Warren, Charles Carleton, of Waterbury, son of Charles W. and Julia (Perry) Warren, was born in Hartland, Feb. 11, 1843.
He was educated in the schools of the place of his nativity and at Kimball Union Academy, Meriden, N. H. In 1862, at the age of nineteen, he joined the band attached to the 1st Brigade Vt. Vols., with which he remained till they were discharged from service. After his return from the war he was for some time employed in a tannery belonging to his father, but in 1868 he leased a large establishment in Waterbury which he subsequently purchased and where he has since conducted an extensive and constantly increasing business, making a specialty of manufacturing harness leather. In 1887 Mr.
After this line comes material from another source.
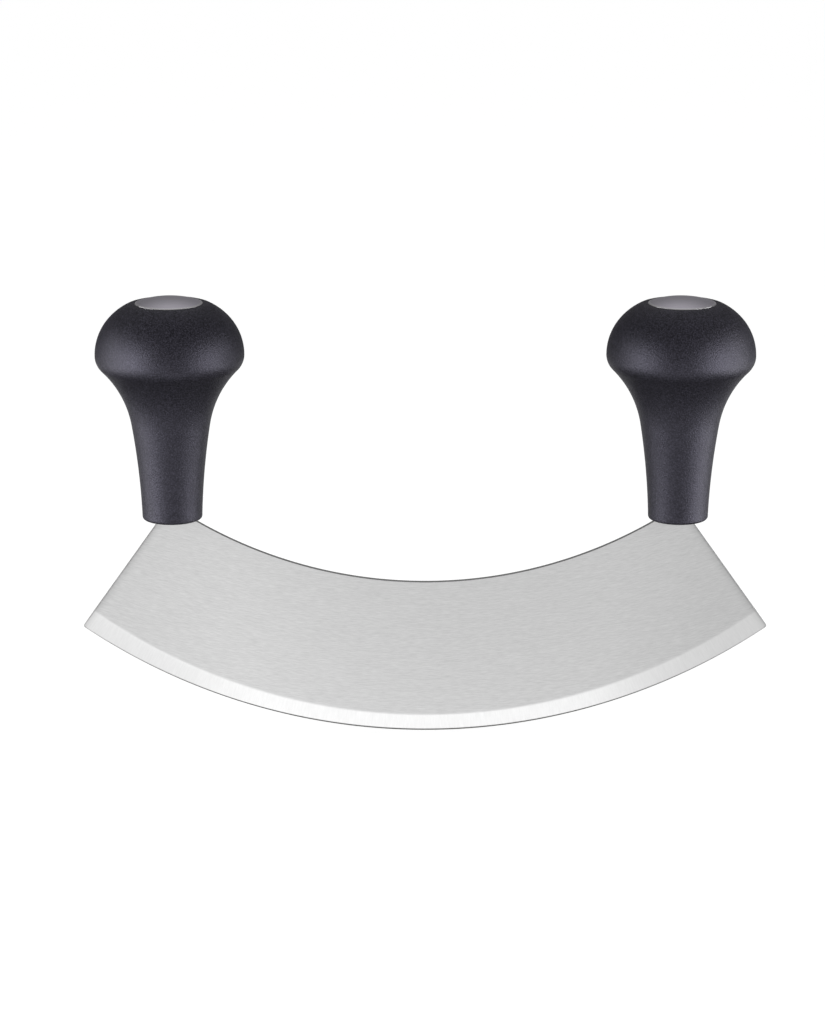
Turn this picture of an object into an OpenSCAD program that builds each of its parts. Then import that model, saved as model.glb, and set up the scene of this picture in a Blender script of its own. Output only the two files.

Warren extended his operations by the purchase of a large farm, which he successfully devoted in great measure to dairy products. This he afterwards sold to the state as a site for the new asylum for the insane at Waterbury village. He holds strong Republican views, and in 1890 was appointed a member of the board of fish commissions that established the first fish hatchery in the state. Though hampered at first by insufficient appropriations and other obstacles, the board, owing largely to the persevering efforts of Mr. Warren, has finally met with great success.
He was united in marriage Dec. 15, 1873, to Ella F., daughter of Jerry and Florella (Broadwick) McElmore of Middlesex. Two children have been born to them: Kate Grace, and Charles Carleton, Jr.
Mr. Warren is a member of Edwin Dillingham Post, GAR, of Waterbury, and has also taken the obligations of the Masonic order, uniting with Vermont Lodge, No. 18, of Windsor.